> [Your objective]
Each line from the start of the data below through the one containing "tongue = sweepAlong(tree, path, tongueSection)" must be reproduced exactly.

> [Supplied information]
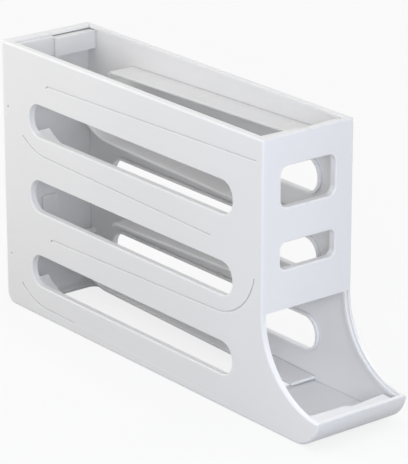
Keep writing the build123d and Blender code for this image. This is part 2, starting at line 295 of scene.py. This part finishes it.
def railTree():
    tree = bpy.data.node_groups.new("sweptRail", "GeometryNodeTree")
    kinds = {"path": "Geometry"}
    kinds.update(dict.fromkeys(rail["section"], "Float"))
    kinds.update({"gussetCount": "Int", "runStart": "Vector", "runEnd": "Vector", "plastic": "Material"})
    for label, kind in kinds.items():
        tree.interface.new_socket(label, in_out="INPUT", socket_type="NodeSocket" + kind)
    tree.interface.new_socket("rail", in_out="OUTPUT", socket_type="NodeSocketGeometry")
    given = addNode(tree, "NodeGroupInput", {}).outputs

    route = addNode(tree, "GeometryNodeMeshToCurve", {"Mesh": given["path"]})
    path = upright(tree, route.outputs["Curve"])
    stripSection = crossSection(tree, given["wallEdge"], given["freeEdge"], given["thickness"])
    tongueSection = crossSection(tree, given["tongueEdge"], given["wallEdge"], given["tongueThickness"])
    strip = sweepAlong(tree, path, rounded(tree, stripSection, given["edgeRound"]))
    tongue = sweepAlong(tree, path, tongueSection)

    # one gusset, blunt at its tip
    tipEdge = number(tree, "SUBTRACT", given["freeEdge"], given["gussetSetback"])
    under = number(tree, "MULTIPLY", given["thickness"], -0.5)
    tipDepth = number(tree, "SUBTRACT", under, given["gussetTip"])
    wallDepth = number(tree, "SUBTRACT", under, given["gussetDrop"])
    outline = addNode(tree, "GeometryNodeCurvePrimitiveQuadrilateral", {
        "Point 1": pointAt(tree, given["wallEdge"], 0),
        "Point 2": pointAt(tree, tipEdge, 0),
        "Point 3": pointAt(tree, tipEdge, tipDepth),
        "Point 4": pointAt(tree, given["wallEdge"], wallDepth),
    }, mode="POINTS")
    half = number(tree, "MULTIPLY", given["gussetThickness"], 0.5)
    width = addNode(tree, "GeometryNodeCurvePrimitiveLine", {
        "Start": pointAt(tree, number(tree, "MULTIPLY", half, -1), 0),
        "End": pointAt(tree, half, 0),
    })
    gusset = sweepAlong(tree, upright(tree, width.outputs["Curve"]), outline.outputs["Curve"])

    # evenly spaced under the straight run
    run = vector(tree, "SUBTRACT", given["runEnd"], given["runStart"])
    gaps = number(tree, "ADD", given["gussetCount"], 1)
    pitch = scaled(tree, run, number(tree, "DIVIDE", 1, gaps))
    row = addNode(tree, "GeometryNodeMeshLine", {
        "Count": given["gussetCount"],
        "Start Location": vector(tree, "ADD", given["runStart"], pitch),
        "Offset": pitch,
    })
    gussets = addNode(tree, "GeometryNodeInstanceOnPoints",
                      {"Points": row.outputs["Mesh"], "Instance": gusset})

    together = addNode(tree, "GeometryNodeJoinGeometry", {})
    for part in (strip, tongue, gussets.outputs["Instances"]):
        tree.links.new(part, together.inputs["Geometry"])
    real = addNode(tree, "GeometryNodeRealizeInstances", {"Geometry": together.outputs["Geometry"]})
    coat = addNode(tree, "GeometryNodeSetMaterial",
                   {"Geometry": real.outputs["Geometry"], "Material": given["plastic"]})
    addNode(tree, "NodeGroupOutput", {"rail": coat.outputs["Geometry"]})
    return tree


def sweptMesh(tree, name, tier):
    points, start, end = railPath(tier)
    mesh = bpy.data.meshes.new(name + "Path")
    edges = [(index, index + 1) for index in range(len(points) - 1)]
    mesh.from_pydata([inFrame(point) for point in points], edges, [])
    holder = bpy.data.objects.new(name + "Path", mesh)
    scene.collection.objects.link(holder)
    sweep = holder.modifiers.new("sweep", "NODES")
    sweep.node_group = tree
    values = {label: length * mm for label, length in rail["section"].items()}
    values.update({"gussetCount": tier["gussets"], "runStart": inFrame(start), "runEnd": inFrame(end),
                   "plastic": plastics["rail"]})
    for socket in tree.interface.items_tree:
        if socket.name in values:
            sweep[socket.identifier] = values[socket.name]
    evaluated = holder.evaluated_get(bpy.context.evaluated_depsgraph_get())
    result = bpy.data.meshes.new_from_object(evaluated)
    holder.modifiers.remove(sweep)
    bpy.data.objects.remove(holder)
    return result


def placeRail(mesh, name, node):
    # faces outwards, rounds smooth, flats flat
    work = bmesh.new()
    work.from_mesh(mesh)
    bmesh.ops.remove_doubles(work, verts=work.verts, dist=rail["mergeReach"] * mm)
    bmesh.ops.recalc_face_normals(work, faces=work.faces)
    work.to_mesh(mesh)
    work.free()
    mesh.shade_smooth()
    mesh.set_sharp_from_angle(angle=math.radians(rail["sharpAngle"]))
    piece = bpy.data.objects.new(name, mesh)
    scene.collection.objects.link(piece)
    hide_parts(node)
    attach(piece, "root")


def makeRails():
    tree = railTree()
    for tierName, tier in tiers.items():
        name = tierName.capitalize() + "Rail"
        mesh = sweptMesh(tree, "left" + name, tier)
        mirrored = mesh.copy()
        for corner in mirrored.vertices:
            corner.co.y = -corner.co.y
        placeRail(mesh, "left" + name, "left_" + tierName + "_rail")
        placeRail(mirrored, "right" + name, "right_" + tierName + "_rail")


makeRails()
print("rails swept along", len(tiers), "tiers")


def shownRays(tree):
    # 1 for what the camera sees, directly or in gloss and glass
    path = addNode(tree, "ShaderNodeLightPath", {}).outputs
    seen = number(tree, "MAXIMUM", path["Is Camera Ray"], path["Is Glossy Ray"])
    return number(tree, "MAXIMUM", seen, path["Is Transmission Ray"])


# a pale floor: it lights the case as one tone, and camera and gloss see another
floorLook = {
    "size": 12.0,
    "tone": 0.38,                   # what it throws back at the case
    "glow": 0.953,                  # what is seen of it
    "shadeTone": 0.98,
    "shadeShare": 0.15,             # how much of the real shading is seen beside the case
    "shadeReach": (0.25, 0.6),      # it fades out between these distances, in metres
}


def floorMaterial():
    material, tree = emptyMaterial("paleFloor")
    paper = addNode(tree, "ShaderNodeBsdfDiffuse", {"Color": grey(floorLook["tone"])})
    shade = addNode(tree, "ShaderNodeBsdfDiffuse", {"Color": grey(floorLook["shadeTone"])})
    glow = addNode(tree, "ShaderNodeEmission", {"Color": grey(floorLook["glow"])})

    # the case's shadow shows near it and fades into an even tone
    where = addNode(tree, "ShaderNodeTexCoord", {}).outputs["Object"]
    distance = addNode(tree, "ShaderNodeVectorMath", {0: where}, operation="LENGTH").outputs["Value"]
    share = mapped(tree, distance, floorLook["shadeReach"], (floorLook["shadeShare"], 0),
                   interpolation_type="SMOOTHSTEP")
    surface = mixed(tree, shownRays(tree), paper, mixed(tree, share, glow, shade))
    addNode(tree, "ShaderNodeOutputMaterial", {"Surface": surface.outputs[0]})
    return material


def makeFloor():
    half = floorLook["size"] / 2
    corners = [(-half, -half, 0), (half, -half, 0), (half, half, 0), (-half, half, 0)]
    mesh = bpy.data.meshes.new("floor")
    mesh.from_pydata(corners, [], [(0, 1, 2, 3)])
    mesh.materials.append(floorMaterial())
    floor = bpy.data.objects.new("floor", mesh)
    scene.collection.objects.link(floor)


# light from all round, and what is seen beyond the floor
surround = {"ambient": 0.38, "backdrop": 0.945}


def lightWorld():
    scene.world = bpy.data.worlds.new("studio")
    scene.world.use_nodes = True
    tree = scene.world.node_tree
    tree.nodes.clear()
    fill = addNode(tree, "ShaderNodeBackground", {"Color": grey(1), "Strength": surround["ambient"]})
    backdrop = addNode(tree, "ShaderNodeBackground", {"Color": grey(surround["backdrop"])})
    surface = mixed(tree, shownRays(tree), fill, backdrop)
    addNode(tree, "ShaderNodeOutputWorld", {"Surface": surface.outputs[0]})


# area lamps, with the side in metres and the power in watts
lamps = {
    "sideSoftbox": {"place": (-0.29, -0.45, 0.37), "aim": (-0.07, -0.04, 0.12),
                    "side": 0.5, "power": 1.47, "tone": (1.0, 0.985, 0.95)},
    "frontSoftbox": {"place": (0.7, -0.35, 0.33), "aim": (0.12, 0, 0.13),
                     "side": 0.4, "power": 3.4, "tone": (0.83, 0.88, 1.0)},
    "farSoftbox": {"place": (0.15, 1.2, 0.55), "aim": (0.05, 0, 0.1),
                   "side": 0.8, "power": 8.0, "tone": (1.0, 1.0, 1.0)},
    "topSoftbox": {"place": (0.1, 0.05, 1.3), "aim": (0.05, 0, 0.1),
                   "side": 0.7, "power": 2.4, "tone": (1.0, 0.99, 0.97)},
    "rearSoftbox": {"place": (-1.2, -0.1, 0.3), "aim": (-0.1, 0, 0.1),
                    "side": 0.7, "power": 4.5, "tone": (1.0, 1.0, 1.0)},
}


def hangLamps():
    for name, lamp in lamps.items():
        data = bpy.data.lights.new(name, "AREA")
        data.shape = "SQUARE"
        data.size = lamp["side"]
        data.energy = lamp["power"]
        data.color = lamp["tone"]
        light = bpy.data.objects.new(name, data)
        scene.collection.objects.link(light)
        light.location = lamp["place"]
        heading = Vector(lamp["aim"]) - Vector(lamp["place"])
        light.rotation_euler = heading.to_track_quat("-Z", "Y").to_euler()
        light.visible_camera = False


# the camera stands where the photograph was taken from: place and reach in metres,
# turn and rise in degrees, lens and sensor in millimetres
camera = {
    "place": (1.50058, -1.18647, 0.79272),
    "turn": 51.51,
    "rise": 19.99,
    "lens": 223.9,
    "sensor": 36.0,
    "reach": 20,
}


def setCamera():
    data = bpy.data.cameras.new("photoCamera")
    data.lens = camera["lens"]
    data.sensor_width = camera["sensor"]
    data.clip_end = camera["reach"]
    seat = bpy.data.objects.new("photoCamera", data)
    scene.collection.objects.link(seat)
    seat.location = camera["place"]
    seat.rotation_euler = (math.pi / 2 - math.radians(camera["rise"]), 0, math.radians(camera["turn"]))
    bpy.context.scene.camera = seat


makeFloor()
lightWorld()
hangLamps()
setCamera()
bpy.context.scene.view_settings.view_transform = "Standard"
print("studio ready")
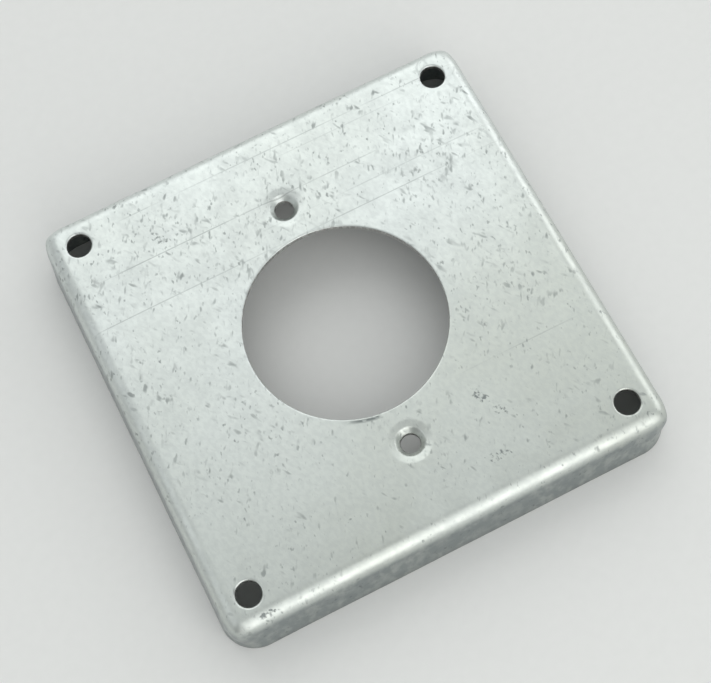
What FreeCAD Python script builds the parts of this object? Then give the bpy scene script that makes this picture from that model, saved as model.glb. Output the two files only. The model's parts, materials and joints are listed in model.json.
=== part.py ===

> [Exercise solution]
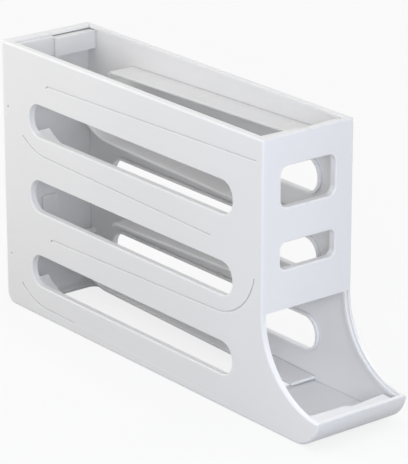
Keep writing the build123d and Blender code for this image. This is part 2, starting at line 295 of scene.py. This part finishes it.
def railTree():
    tree = bpy.data.node_groups.new("sweptRail", "GeometryNodeTree")
    kinds = {"path": "Geometry"}
    kinds.update(dict.fromkeys(rail["section"], "Float"))
    kinds.update({"gussetCount": "Int", "runStart": "Vector", "runEnd": "Vector", "plastic": "Material"})
    for label, kind in kinds.items():
        tree.interface.new_socket(label, in_out="INPUT", socket_type="NodeSocket" + kind)
    tree.interface.new_socket("rail", in_out="OUTPUT", socket_type="NodeSocketGeometry")
    given = addNode(tree, "NodeGroupInput", {}).outputs

    route = addNode(tree, "GeometryNodeMeshToCurve", {"Mesh": given["path"]})
    path = upright(tree, route.outputs["Curve"])
    stripSection = crossSection(tree, given["wallEdge"], given["freeEdge"], given["thickness"])
    tongueSection = crossSection(tree, given["tongueEdge"], given["wallEdge"], given["tongueThickness"])
    strip = sweepAlong(tree, path, rounded(tree, stripSection, given["edgeRound"]))
    tongue = sweepAlong(tree, path, tongueSection)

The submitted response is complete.